I made this batch of string last Thursday.  It's 8 ounces of Dicentra Designs roving in a color I can't name, that I bought at Black Sheep Gathering last year.  I'm making a sleeveless dress to wear to a wedding later this month, and I happened to notice that this bit of fluff was exactly the right color to go with it.  So I spun it up, fast and dirty, into a bumpy squishy and lovely bit of 2-ply.

I threw it into the suitcase, unfinished, knowing that my pal KT could be talked into finishing it for me.  I'm on the road teaching this week, and her house was one of my vagrant resting places.  I was right, and KT worked her magic, finishing it with her patented "WHUMP Really Hard On The Edge Of The Bathtub Technique".  Lady's gifts are epic.

I'm calling it Mad Fandango, and it's going to be a ruffled shawl to wear to the wedding.  I've never knitted a ruffle before.  What could possibly go wrong?  


Well, among other things, the 600 stitches I cast on for the ruffle edge were way too long for the cable I had chosen.  Not that I realized this until I was at my sister's house, in the Capitol of Nowhere Township.  Lucky for me, I had longer cable with me. Unluckily, it was deeply imbedded in another project.  Same thing we do every day...

I got the cable problem sorted.  That's when I noticed that 600 stitches makes for a long damn row of knitting.  One would think that this sort of observation would be self-evident.  Particularly after having cast on said 600 stitches myself.  Evidently my powers of observation require repetition to deploy.  

 

My great grandaddy Clarence Wolff was an interior designer in Louisville, KY in the 1930s and 40s.  In addition to an outstanding and unorthodox sense of color, he was well-known for his love of ruffles as a design element.  I've been thinking of Granddaddy, whom I never was privileged to know, today as I struggle with this ruffle.

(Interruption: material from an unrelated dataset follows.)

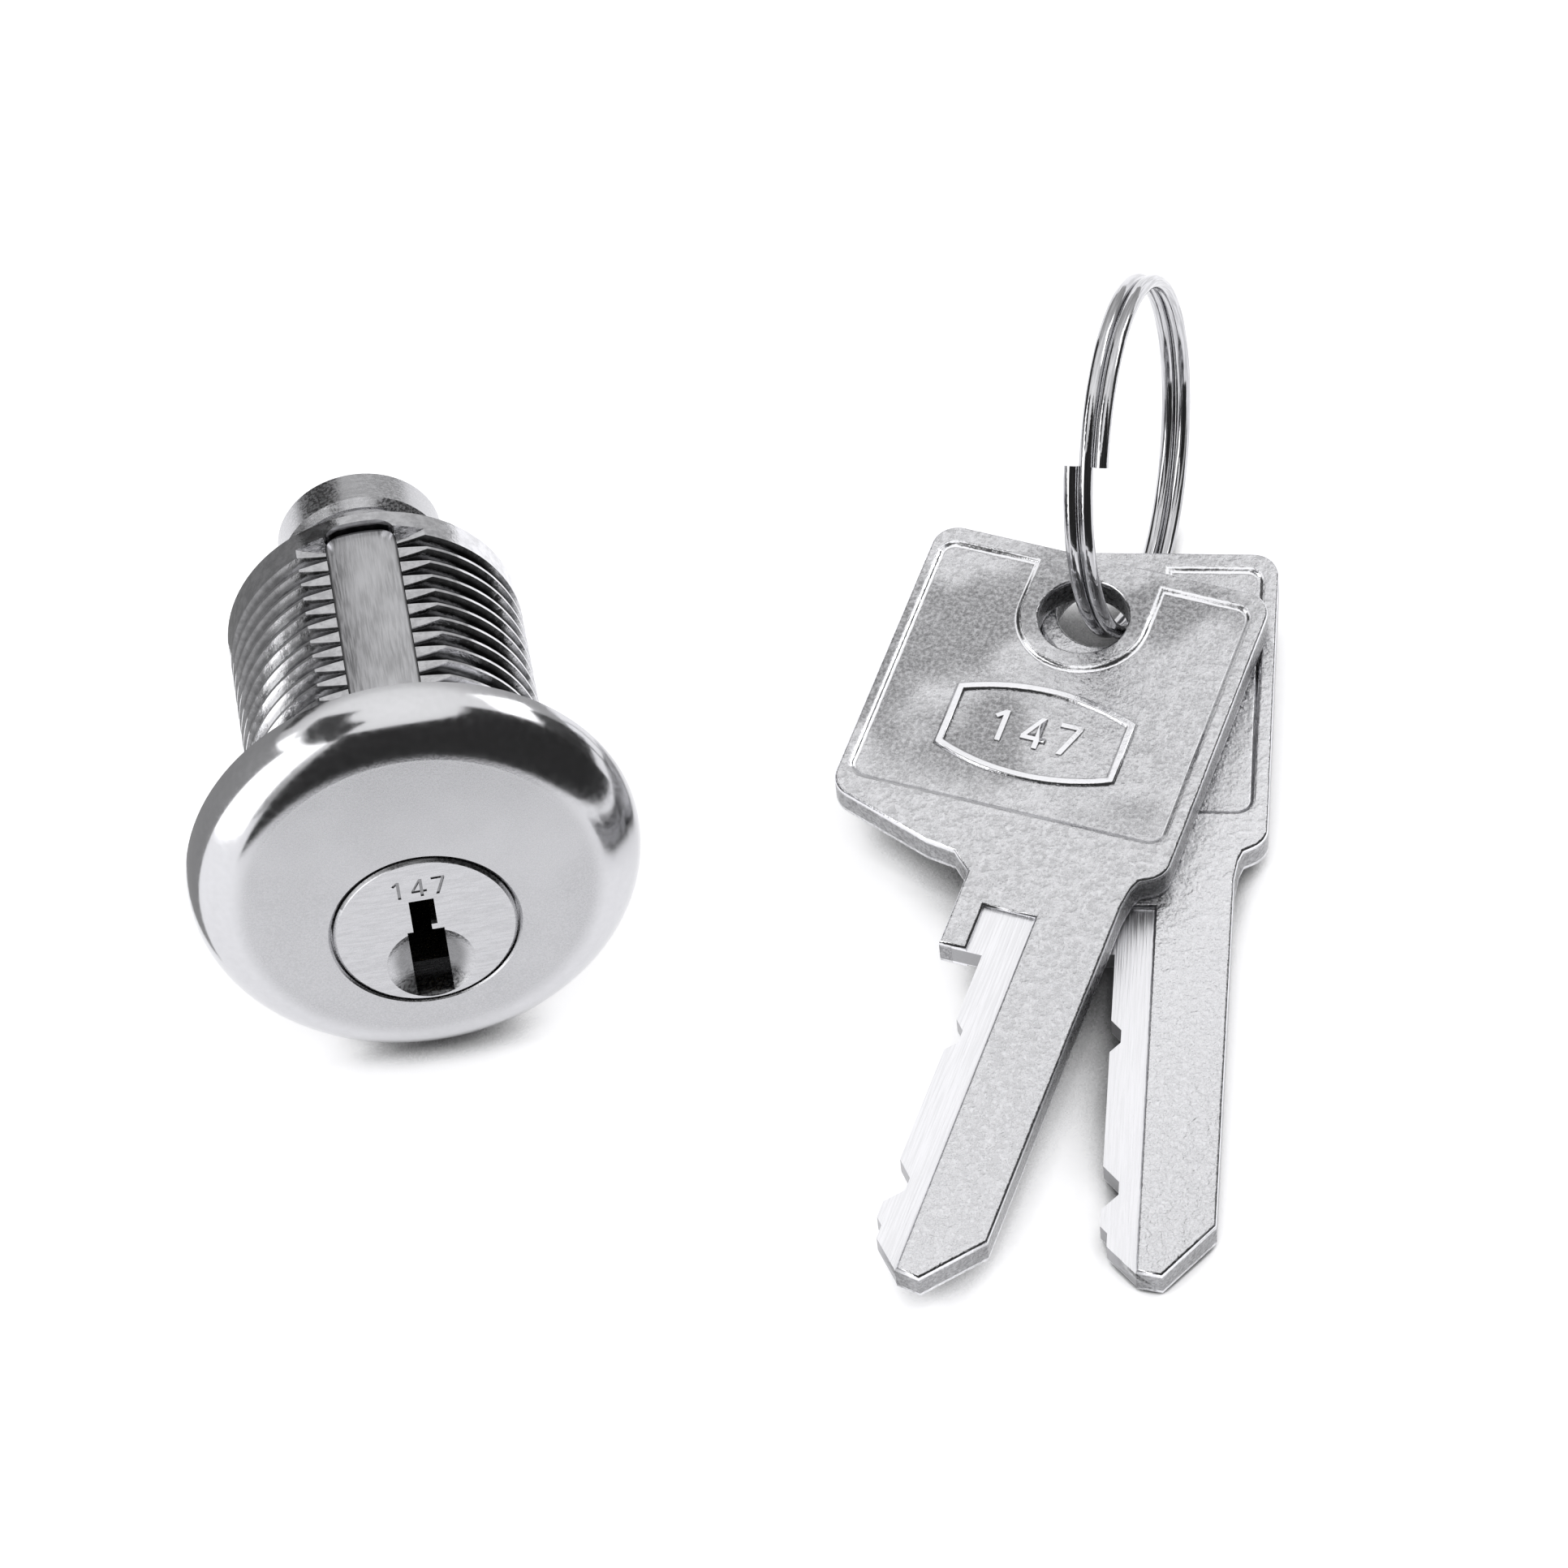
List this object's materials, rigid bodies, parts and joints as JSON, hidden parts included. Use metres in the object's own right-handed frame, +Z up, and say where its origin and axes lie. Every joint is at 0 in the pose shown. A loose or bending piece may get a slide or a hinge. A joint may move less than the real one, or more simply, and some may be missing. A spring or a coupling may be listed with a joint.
{
  "type": "cam lock",
  "caption": "Pin-tumbler cam lock with a round mushroom head and threaded barrel, and flat cut keys on a split ring.",
  "frame": {"origin": "centre of the part's box, at the level of the table it lies on", "axes": "+Z up from the table, the lock's face looks towards -Y and its tail towards +Y, the keys lie on the +X side"},
  "size_m": [0.0768, 0.0722, 0.0296],
  "materials": {
    "chrome_head": "polished chrome plate over die-cast zinc",
    "strip_nickel": "satin nickel plate",
    "plug_nickel": "fine-turned nickel plate",
    "pin_brass": "turned brass",
    "spring_steel": "drawn spring wire",
    "clip_steel": "stamped and zinc plated",
    "key_nickel": "grainy cast nickel plate with milled bands",
    "ring_steel": "polished drawn steel wire"
  },
  "bodies": {
    "housing": {"housing": "chrome_head", "chamber_cover": "strip_nickel", "pin_spring_1": "spring_steel", "pin_spring_2": "spring_steel", "pin_spring_3": "spring_steel", "pin_spring_4": "spring_steel", "pin_spring_5": "spring_steel"},
    "plug": {"plug": "plug_nickel", "retaining_clip": "clip_steel"},
    "key_pin_1": {"key_pin_1": "pin_brass"},
    "key_pin_2": {"key_pin_2": "pin_brass"},
    "key_pin_3": {"key_pin_3": "pin_brass"},
    "key_pin_4": {"key_pin_4": "pin_brass"},
    "key_pin_5": {"key_pin_5": "pin_brass"},
    "driver_pin_1": {"driver_pin_1": "pin_brass"},
    "driver_pin_2": {"driver_pin_2": "pin_brass"},
    "driver_pin_3": {"driver_pin_3": "pin_brass"},
    "driver_pin_4": {"driver_pin_4": "pin_brass"},
    "driver_pin_5": {"driver_pin_5": "pin_brass"},
    "lower_key": {"key_2": "key_nickel"},
    "upper_key": {"key_1": "key_nickel"},
    "ring": {"key_ring": "ring_steel"}
  },
  "joints": [
    {"name": "plug_turn", "type": "hinge", "parent": "housing", "child": "plug", "pos_m": [-0.02338, -0.00197, 0.01183], "axis": [0, 0.986, -0.167], "range_deg": [0, 90]},
    {"name": "key_pin_slide_1", "type": "slide", "parent": "plug", "child": "key_pin_1", "axis": [0, 0.167, 0.986], "range_m": [-0.0014, 0]},
    {"name": "key_pin_slide_2", "type": "slide", "parent": "plug", "child": "key_pin_2", "axis": [0, 0.167, 0.986], "range_m": [-0.002, 0]},
    {"name": "key_pin_slide_3", "type": "slide", "parent": "plug", "child": "key_pin_3", "axis": [0, 0.167, 0.986], "range_m": [-0.002, 0]},
    {"name": "key_pin_slide_4", "type": "slide", "parent": "plug", "child": "key_pin_4", "axis": [0, 0.167, 0.986], "range_m": [-0.001, 0]},
    {"name": "key_pin_slide_5", "type": "slide", "parent": "plug", "child": "key_pin_5", "axis": [0, 0.167, 0.986], "range_m": [-0.0016, 0]},
    {"name": "driver_pin_slide_1", "type": "slide", "parent": "housing", "child": "driver_pin_1", "axis": [0, 0.167, 0.986], "range_m": [0, 0.001], "stiffness_N_per_m": 100, "springref_m": -0.001, "deforming": ["pin_spring_1"]},
    {"name": "driver_pin_slide_2", "type": "slide", "parent": "housing", "child": "driver_pin_2", "axis": [0, 0.167, 0.986], "range_m": [0, 0.001], "stiffness_N_per_m": 100, "springref_m": -0.001, "deforming": ["pin_spring_2"]},
    {"name": "driver_pin_slide_3", "type": "slide", "parent": "housing", "child": "driver_pin_3", "axis": [0, 0.167, 0.986], "range_m": [0, 0.001], "stiffness_N_per_m": 100, "springref_m": -0.001, "deforming": ["pin_spring_3"]},
    {"name": "driver_pin_slide_4", "type": "slide", "parent": "housing", "child": "driver_pin_4", "axis": [0, 0.167, 0.986], "range_m": [0, 0.001], "stiffness_N_per_m": 100, "springref_m": -0.001, "deforming": ["pin_spring_4"]},
    {"name": "driver_pin_slide_5", "type": "slide", "parent": "housing", "child": "driver_pin_5", "axis": [0, 0.167, 0.986], "range_m": [0, 0.001], "stiffness_N_per_m": 100, "springref_m": -0.001, "deforming": ["pin_spring_5"]},
    {"name": "keys_lift", "type": "slide", "parent": "housing", "child": "lower_key", "axis": [0, 0, 1], "range_m": [0, 0.06]},
    {"name": "key_fan", "type": "hinge", "parent": "lower_key", "child": "upper_key", "pos_m": [0.02431, 0.01599, 0.00449], "axis": [-0.0096, -0.0401, 0.9991], "range_deg": [-12, 12]},
    {"name": "ring_turn", "type": "hinge", "parent": "lower_key", "child": "ring", "pos_m": [0.02942, 0.02437, 0.01252], "axis": [0.9129, -0.395, 0.1028], "range_deg": [-25, 25]}
  ]
}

While Clarence did love his ruffles, he never actually had to fabricate (or for that matter, iron) any.  He had people for that.  An entire workroom, in fact, with many seamstresses, whom he kept fed (and hopping, too, no doubt) all through the depression and the war.  He kept the windows at Burgorf's Department store, and the fashionable parlours in and around Louisville, dressed for tea in miles and miles of his signature ruffles.  

 

People in my family sometimes compare me with him, in the way I love to dress things up.  I think it's a great compliment, and I really do wish I had managed to be born in time to have met him.  So even though this might be both my first and my last ruffle, I'm using it to spend time with Clarence Wolff.  

 

Here's lookin' at you Grandaddy.

 

The Results Are In

Many sincere thanks, Gentle Readers, for your words of opinionated wisdom,  What a clever and generous lot you are!  The winning candidate, based on your input, is "A".  Here is another shot of it, in natural light.

"A" would like to thank its many supporters, and promises to remain both deep and sophisticated, at least through the first few washes.

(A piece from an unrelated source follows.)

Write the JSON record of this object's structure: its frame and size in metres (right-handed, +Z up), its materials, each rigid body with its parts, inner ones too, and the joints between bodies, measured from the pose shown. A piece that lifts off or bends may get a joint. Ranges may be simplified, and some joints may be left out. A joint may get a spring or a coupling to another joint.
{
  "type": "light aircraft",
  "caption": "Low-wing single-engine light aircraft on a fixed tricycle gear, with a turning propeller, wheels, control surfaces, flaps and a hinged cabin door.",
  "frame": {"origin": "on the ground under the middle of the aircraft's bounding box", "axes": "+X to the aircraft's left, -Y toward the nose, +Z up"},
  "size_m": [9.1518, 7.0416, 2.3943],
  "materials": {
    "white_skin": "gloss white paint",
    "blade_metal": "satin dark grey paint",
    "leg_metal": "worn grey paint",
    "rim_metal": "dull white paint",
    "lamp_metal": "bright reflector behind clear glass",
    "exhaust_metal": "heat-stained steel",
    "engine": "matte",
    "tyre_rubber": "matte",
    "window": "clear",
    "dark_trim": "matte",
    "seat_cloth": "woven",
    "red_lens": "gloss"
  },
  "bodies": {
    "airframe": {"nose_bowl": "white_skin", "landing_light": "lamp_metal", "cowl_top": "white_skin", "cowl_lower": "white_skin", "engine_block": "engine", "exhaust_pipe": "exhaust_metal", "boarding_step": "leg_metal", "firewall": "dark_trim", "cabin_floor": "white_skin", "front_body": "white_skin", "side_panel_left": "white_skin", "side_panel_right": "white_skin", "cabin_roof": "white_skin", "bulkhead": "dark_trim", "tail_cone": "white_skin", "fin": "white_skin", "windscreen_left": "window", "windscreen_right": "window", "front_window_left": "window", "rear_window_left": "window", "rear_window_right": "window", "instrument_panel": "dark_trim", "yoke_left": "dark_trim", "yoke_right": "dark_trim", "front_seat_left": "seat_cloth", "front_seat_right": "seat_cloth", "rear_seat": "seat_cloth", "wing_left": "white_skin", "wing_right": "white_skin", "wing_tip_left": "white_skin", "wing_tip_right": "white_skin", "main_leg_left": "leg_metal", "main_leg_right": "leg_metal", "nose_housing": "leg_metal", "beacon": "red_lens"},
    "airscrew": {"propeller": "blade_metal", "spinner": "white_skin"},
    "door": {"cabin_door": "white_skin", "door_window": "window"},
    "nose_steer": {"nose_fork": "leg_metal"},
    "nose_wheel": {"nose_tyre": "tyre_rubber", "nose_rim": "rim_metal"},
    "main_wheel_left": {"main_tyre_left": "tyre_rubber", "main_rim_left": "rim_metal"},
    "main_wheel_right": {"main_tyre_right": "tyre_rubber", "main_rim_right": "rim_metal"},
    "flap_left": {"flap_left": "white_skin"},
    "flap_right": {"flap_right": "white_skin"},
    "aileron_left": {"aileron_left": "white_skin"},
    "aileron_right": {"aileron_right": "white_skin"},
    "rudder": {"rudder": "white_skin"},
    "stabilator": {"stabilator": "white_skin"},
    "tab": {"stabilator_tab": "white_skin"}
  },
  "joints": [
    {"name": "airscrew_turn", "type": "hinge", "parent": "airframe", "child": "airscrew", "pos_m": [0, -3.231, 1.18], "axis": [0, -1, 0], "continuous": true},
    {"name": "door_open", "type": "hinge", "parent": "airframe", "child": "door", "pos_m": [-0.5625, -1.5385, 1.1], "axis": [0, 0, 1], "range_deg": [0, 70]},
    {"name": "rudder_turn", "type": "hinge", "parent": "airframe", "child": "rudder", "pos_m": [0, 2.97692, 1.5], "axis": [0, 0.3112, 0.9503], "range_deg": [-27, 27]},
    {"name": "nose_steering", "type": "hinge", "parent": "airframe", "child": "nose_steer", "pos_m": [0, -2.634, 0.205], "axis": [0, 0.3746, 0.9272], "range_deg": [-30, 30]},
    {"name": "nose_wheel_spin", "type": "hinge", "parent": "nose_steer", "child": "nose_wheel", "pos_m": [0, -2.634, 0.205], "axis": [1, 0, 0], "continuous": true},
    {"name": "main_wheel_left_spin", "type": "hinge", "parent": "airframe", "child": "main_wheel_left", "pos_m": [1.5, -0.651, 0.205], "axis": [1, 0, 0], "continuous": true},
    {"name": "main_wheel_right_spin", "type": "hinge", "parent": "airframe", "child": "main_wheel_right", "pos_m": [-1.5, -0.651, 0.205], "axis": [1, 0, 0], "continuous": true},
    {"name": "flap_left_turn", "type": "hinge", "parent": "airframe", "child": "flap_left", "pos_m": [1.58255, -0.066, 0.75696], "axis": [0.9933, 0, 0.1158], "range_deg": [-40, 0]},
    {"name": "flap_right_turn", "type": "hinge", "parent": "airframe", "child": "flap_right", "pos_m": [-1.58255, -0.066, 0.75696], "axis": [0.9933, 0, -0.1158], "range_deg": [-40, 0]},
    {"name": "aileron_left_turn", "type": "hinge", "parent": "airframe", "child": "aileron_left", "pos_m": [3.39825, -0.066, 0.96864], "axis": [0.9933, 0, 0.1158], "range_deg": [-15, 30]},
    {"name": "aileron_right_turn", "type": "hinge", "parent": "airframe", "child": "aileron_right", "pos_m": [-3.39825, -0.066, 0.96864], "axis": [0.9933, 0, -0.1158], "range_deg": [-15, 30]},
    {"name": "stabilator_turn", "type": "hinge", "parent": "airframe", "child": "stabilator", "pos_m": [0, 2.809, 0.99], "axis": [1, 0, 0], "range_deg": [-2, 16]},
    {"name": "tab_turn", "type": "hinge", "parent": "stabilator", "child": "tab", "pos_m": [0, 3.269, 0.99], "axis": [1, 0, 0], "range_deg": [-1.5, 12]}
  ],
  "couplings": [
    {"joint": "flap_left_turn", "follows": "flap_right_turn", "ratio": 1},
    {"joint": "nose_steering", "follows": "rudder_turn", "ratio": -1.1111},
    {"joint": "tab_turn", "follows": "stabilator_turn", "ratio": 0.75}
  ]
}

In other news, I'm leaving for a long, romantic weekend by the sea.  I'm taking someone very special with me:  Someone warm and dear, who has known me for quite a while, and who has been through so much with me that we have truly become soul mates:

I'm sure you all remember Caora Dubh, the 5-ply handspun.  Here is the very first swatch, with which I am pleased to distraction.  The sketch is my jumping-off point.  I have chosen some really pretty cables, and found some very special buttons, so I feel good about the direction we're headed, the String and I.  To say I have a crush on this yarn is putting it mildly.  Knitting with it is a sublime experience.  There are simply not words to describe the enjoyment.  I think we are going to have a really intimate and enlightening time together this weekend. 

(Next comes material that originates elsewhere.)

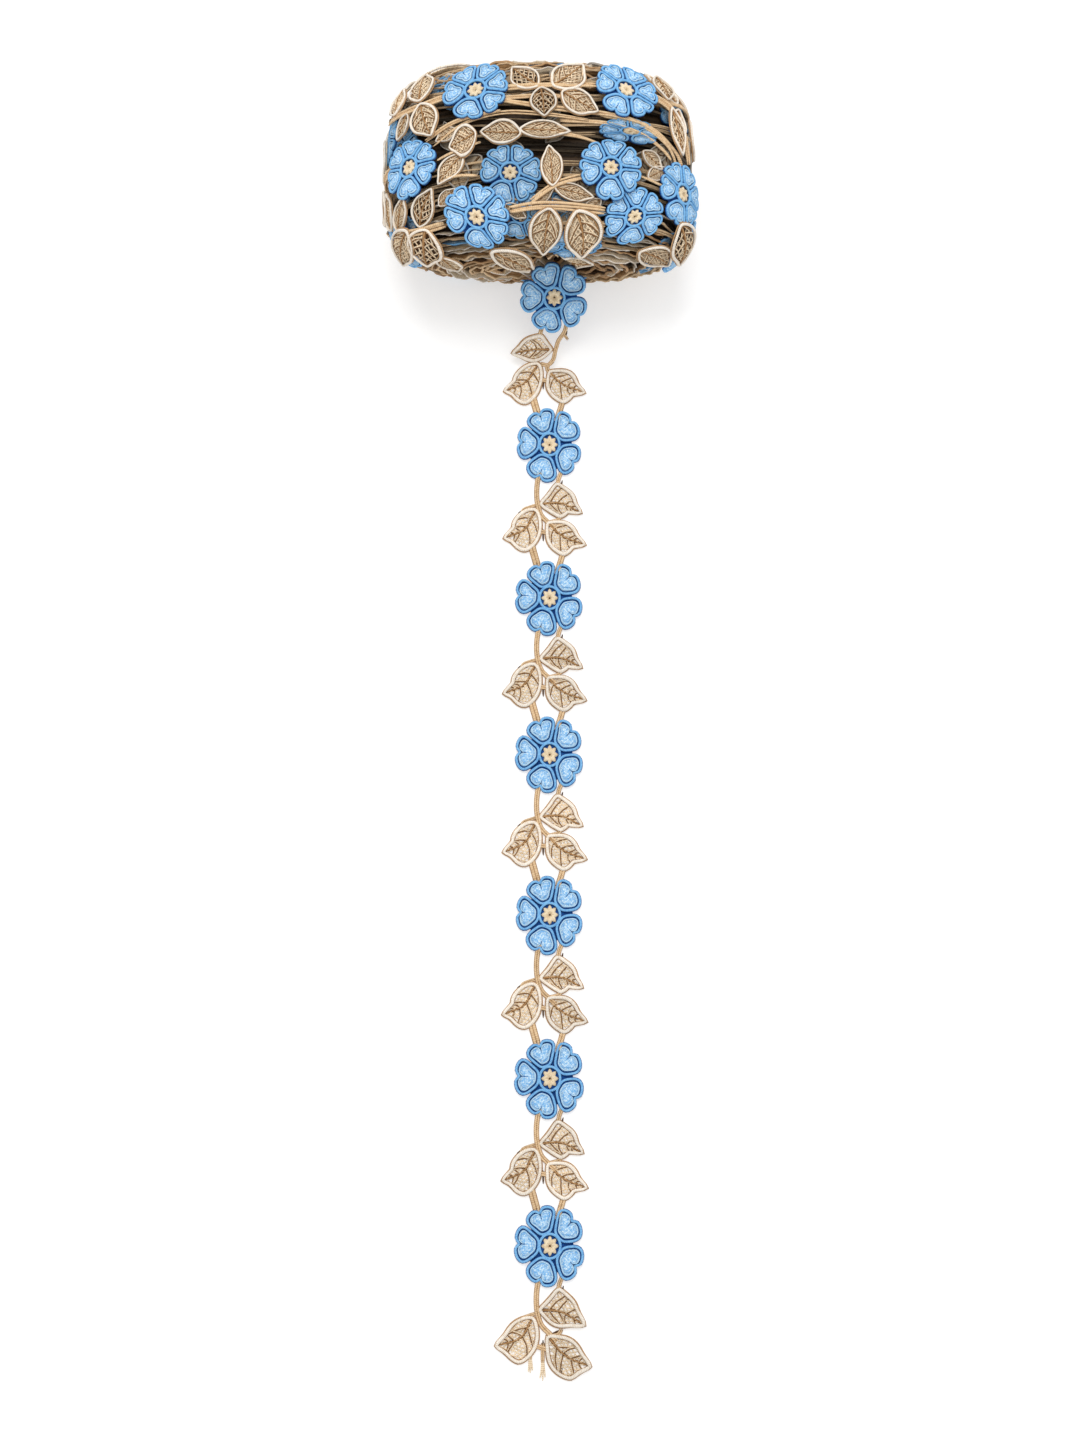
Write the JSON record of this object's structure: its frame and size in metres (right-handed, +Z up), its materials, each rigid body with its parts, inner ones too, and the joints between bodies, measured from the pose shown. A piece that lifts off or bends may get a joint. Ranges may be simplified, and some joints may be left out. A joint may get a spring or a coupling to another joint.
{
  "type": "embroidered lace trim roll",
  "caption": "Narrow openwork lace trim of corded blue flowers and beige leaves on a tan stem, wound in a barrel-shaped roll with a long end laid out flat",
  "frame": {"origin": "centre of the small flat spot that the roll rests on", "axes": "+Z is up, +Y runs along the roll's winding axis, and the loose end runs to -Y on the surface"},
  "size_m": [0.1176, 0.4835, 0.0666],
  "materials": {
    "blue_thread": "light blue satin stitched cords round paler lavender blue stitched petals",
    "beige_thread": "cream corded leaf edges, beige net leaves and tan twisted stems"
  },
  "bodies": {
    "root": {"wound_roll": "blue_thread", "loose_end": "beige_thread"}
  },
  "joints": []
}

Sure hope my husband and children being there won't wreck it.

Delicious Dilemma

A surprisingly challenging thing I find about designing handknits is how often I have the urge to backseat drive, where yarn colors are concerned.  Yarnmakers have mad skills that I can only dream about, and the colors they offer or don't offer are as much a part of their art as my designs are part of mine.  But sometimes, try though I might not to, I formulate an opinion of what sort of yarn I want, and then set about trying to find it.

Having the cart and horse in this unnatural order nearly always leads to disappointment.  It turns out that my ability to imagine a yarn in no way impacts the yarn manufacturers' desire to make one.

No, it's far better for me to see the available yarn choices first, and then concoct a design to go with them. 

So imagine my dread when I made this swell handspun yarn, and then was persuaded by a friend to go searching for a companion for it.  I knew exactly what I thought it needed, and despaired of ever actually finding it.  And then this shade card came!

Behold the choices!  Almost any of them would work beautifully!  In fact, there are not one, but three contenders:

Choice "A" is a deep, moody merlot.  Neither purple nor red, it floats in the netherworld in between.  "A" reads Dostoyevsky, listens to Chopin, and nearly always remembers its mother's birthday.

Choice "B" is a pure periwinkle, descended directly from Vinca Minor.  "B" is fashionably late to parties, has far too many friends, and a weakness for pulp fiction.  "B" wears cultured pearls to the dentist.

Choice "C" is the sour apple that makes your jaw ache before you've even tasted it.  "C" cares not a whit for the opinions of others, wakes up appallingly early, and once lost an entire weeks' wages betting on the ponies.  "C" knows which fork to use, but usually goes for the spoon.

Which of these is your favorite, Gentle readers? Which would you take out for coffee?  Which would you introduce to your mother?  Which would you trust with a secret?  Thank you for weighing in!